One popular concept in the book is The Latte Factor or the idea that small spending adds up over time. Investing those small dollars can lead to major market profits. If you prefer a “set it and forget it” approach to your finances, “The Automatic Millionaire” is the right personal finance book for you.

“I Will Teach You to Be Rich”

Millennials looking to master their money love “I Will Teach You To Be Rich” by Ramit Sethi, who runs a website by the same name. Sethi paid his way through college thanks to a system he developed to get as many scholarships as possible. He went on to build similar systems to manage his bank accounts, investments, and savings with a similar automated approach to what David Bach describes in “The Automatic Millionaire.”
Sethi began teaching his fellow students at small personal finance classes, then started his popular website before consolidating his best tips in this detailed guide. If you are in your 20s or 30s, this book is a fantastic resource to prepare your finances for long-term success.

“The Intelligent Investor”

First published in 1949, “The Intelligent Investor” explains the concept of value investing. This is the strategy famed investor Warren Buffett used to build his massive fortune in the stock market. In fact, the book’s author, Benjamin Graham, was Buffett’s college professor and mentor. He is also noted as one of the most influential people in the life of The Oracle from Omaha.
Value investing is a financial concept where investors can identify stocks with an intrinsic value higher than the company’s current market stock price. If you can find a company that is worth more than you have to pay for it, it will inevitably grow in value over time.
This long-term investment strategy has proven itself time and again since its release and remains one of the most popular finance books ever written. Many on Wall Street look to “The Intelligent Investor” as the stock market bible. Many amateur investors lean heavily on the book’s concepts to profit in the markets.

“The Total Money Makeover”

Dave Ramsey’s financial wisdom is packed up in his book “The Total Money Makeover.” It has quickly become a classic personal finance resource thanks to its easy-to-understand explanations of complex financial concepts.
To optimize your finances, according to Ramsey, focus on the 80 percent of finances driven by your behaviors. You can do this in measurable baby steps that allow you to celebrate the small successes along the way.
From paying off debt to saving an emergency fund to preparing for retirement, this book has you covered. His advice is not perfect for everyone, but it is just right for millions of people. If you feel like your finances are a mess and don’t know where to start fixing them, “The Total Money Makeover” is a go-to resource.
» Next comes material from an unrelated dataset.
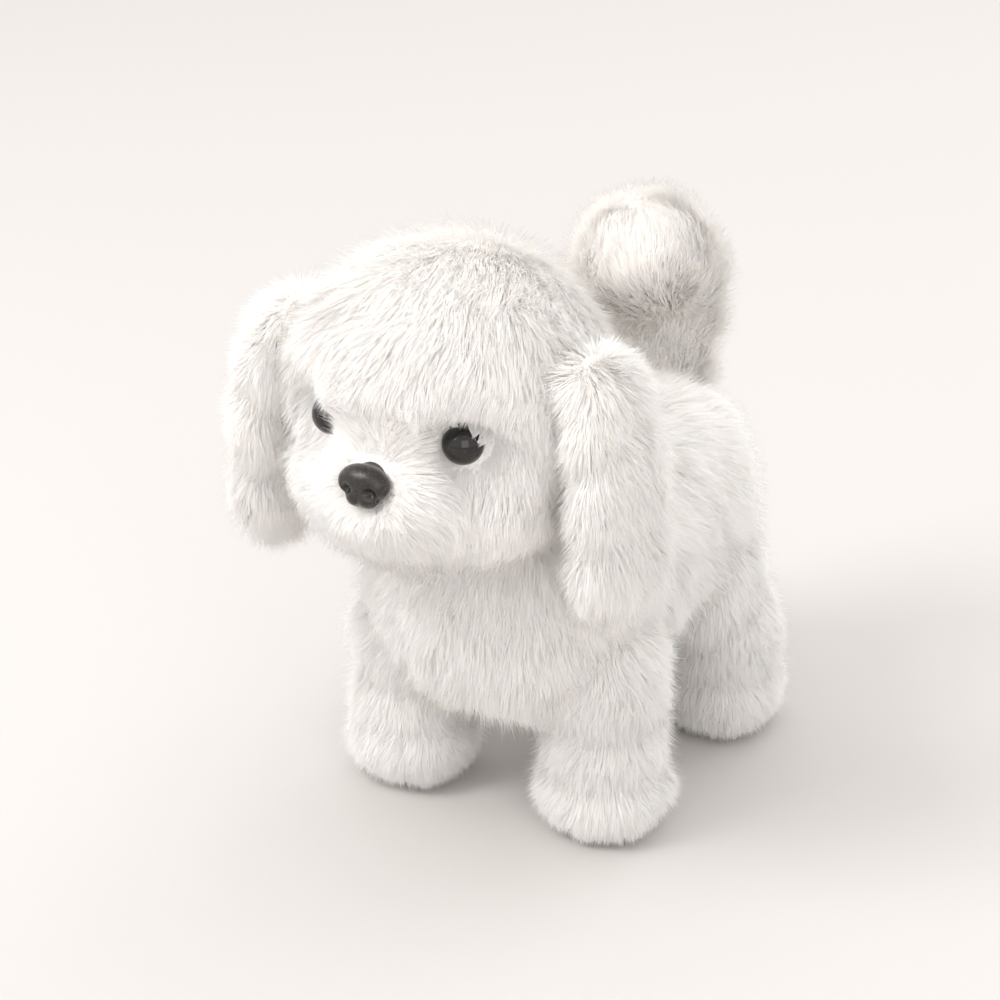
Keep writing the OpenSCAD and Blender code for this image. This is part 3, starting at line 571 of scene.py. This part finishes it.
def nose():
    """A low moulded nose: a wide pad with a nostril on each side over two small lobes."""
    lumps = [lump(NOSE + (0, 1.0, 1.2), (6.3, 3.9, 3.7), 2.1)]
    for side in (-1, 1):
        lumps.append(lump(NOSE + (side * 3.9, 1.1, 0.3), (2.9, 3.4, 3.3)))
        lumps.append(lump(NOSE + (side * 1.5, 0.6, -2.9), (2.9, 3.3, 2.9)))
    lumps.append(lump(NOSE + (0, 4.6, 0), (4.4, 2.6, 4.4)))
    piece = skin("nose_moulded", lumps, voxel=0.42, smooth=5)

    def nostrils(p):
        p = p.copy()
        for side in (-1, 1):
            at = NOSE + (side * 3.4, -2.0, -0.9)
            p[:, 1] += 1.5 * near(p, at, 2.2)
        return p

    reshape(piece, nostrils)
    piece.data.materials.clear()
    piece.data.materials.append(BY_SLOT["nose_black"]())
    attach(piece, "head")
    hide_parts("nose")


# ---------- ears ----------
def ears():
    for side, label in ((1, "left"), (-1, "right")):
        y = FRONT - 31
        lumps = [
            lump((side * 42.5, y - 1.5, EAR_TOP - 14), (6.0, 12.0, 7)),
            lump((side * 46.5, y - 1.5, EAR_TOP - 24), (6.8, 15.0, 15)),
            lump((side * 49.0, y - 1.0, EAR_TOP - 40), (7.4, 16.8, 20)),
            lump((side * 49.6, y - 0.5, EAR_TOP - 56), (7.2, 16.0, 15)),
        ]
        base = skin(f"ear_skin_{label}", lumps, voxel=1.3, smooth=18)
        hold(base, f"{label}_ear", f"ear_{label}")
        comb = lambda p, n, s=side: np.stack((0.25 * n[:, 0], 0.3 * n[:, 1], -np.ones(len(p))), 1)
        length = lambda p, n: 8.5 + 2.5 * np.clip((EAR_TOP - 45 - p[:, 2]) / 30, 0, 1)
        pile(f"pile_ear_{label}", f"{label}_ear", base, 60000, comb, length, lie=1.2, mix=(0.68, 0.26))


# ---------- body ----------
BELLY_HALF = 16.2
BELLY_RIM = 36.8


def torso():
    y = FRONT
    lumps = [
        lump((0, y + 3, 67), (37, 28.2, 36), 2.5),
        lump((0, y + 34, 68), (35.5, 34, 33.0), 2.5),
        lump((0, y + 60, 66), (35.5, 27, 34), 2.5),
        lump((0, y + 72, 82), (19, 16, 19)),
    ]
    base = skin("body_skin", lumps, voxel=2.0, smooth=12)

    def open_belly(p):
        # the skin stops at the rim of the belly plate
        p = p.copy()
        inside = (np.abs(p[:, 0]) < BELLY_HALF) & (p[:, 2] < 60)
        inside &= (p[:, 1] > y - 12.5) & (p[:, 1] < y + 83.5)
        p[inside, 2] = np.maximum(p[inside, 2], BELLY_RIM)
        return p

    reshape(base, open_belly)
    hold(base, "chassis", "body_plush", "back_padding")

    def comb(p, n):
        t = np.clip((p[:, 1] - y) / 60, 0, 1)
        return np.stack((0.18 * p[:, 0] / 30, 0.15 + 0.55 * t, -1.0 * np.ones(len(p))), 1)

    def length(p, n):
        return 10.5 + 1.5 * np.clip((50 - p[:, 2]) / 15, 0, 1)

    def keep(p, n):
        plate = (np.abs(p[:, 0]) < 19) & (n[:, 2] < -0.3) & (p[:, 2] < 44)
        plate &= (p[:, 1] > y - 14) & (p[:, 1] < y + 86)
        under_head = np.linalg.norm(p - HEAD, axis=1) < 36
        return ~plate & ~under_head

    for label, part in (("left", lambda p: p[:, 0] >= 0), ("right", lambda p: p[:, 0] < 0)):
        pile(f"pile_body_{label}", "chassis", base, 230000, comb, length, lie=1.22,
             keep=lambda p, n, f=part: keep(p, n) & f(p), floor=22)


# ---------- legs ----------
def legs():
    for side, label in ((1, "left"), (-1, "right")):
        for end, y in (("front", FRONT), ("rear", REAR)):
            x = side * TRACK
            # the thigh leans towards the body, and more at the rear
            if end == "front":
                top = lump((x * 0.98, y, 43), (13.2, 13.6, 17), 2.2)
            else:
                top = lump((x * 0.9, y - 3, 43), (12.0, 13.0, 17), 2.2)
            lumps = [
                lump((x, y, 12.4), (13.8, 13.8, 11.6), 2.6),
                lump((x, y, 26), (12.9, 13.0, 20), 2.2),
                top,
            ]
            name = f"{end}_{label}"
            base = skin(f"leg_skin_{name}", lumps, voxel=1.3, smooth=9)
            hold(base, f"leg_{end}_{label}", f"{name}_paw")
            centre = np.array((x, y, 0))

            def comb(p, n, c=centre):
                out = unit((p - c) * (1, 1, 0))
                low = np.clip((10 - p[:, 2]) / 9, 0, 1)[:, None]
                return out * (0.12 - 0.2 * low) + np.array((0, 0, -1.0))

            length = lambda p, n: 9.5 - 3.0 * np.clip((16 - p[:, 2]) / 14, 0, 1)
            keep = lambda p, n: ~((p[:, 2] < 4) & (n[:, 2] < -0.85))
            pile(f"pile_leg_{name}", f"leg_{end}_{label}", base, 60000, comb, length, lie=1.02, keep=keep,
                 floor=0.3)


# ---------- tail ----------
def tail():
    back, top = TAIL_BACK, TAIL_TOP
    places = ((back - 22, top - 60), (back - 23, top - 47), (back - 25, top - 36), (back - 29, top - 29.5),
              (back - 32, top - 29.5))
    radii = ((13, 11.5, 12), (15, 12.5, 14), (16.5, 14, 14.5), (16.8, 15, 15), (16.2, 15, 15))
    base = skin("tail_skin", [lump((0, y, z), r) for (y, z), r in zip(places, radii)], voxel=1.5, smooth=24)
    hold(base, "tail", "tail_plush")
    root = np.array((0, back - 18, top - 72))
    comb = lambda p, n: unit(p - root)
    length = lambda p, n: np.full(len(p), 10.5)
    pile("pile_tail", "tail", base, 64000, comb, length, lie=1.12, mix=(0.6, 0.32))


dress_cad()
camera()
studio()
head()
nose()
ears()
torso()
legs()
tail()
“The Millionaire Next Door”

Your neighbor may be secretly holding out on you. Maybe one of America’s secret millionaires who built up a small fortune runs to the same grocery store as you do, even if you don’t live in one of the nation’s richest zip codes.
In “The Millionaire Next Door,” authors Thomas Stanley and William Danko walk you through seven common traits that the richest Americans have in common. Using basic principles such as “live below your means” and “choose your occupation wisely,” anyone can save up a seven-figure bank account. Well, anyone who actively follows the seven principles in this book and makes them a part of their everyday life.

Start Reading but Don’t Forget About Free Financial Resources

Books offer a great opportunity to get a well-rounded view into your personal finances without spending tens of thousands of dollars or hundreds of hours becoming a certified expert.
Also, keep in mind the plethora of free resources on the web that you can take advantage of. Finance blogs, podcasts and articles are a perfect place to deepen your skills and knowledge. If you do things right, you may be the next secret millionaire dropping by the local market for more milk and your neighbors may not even know.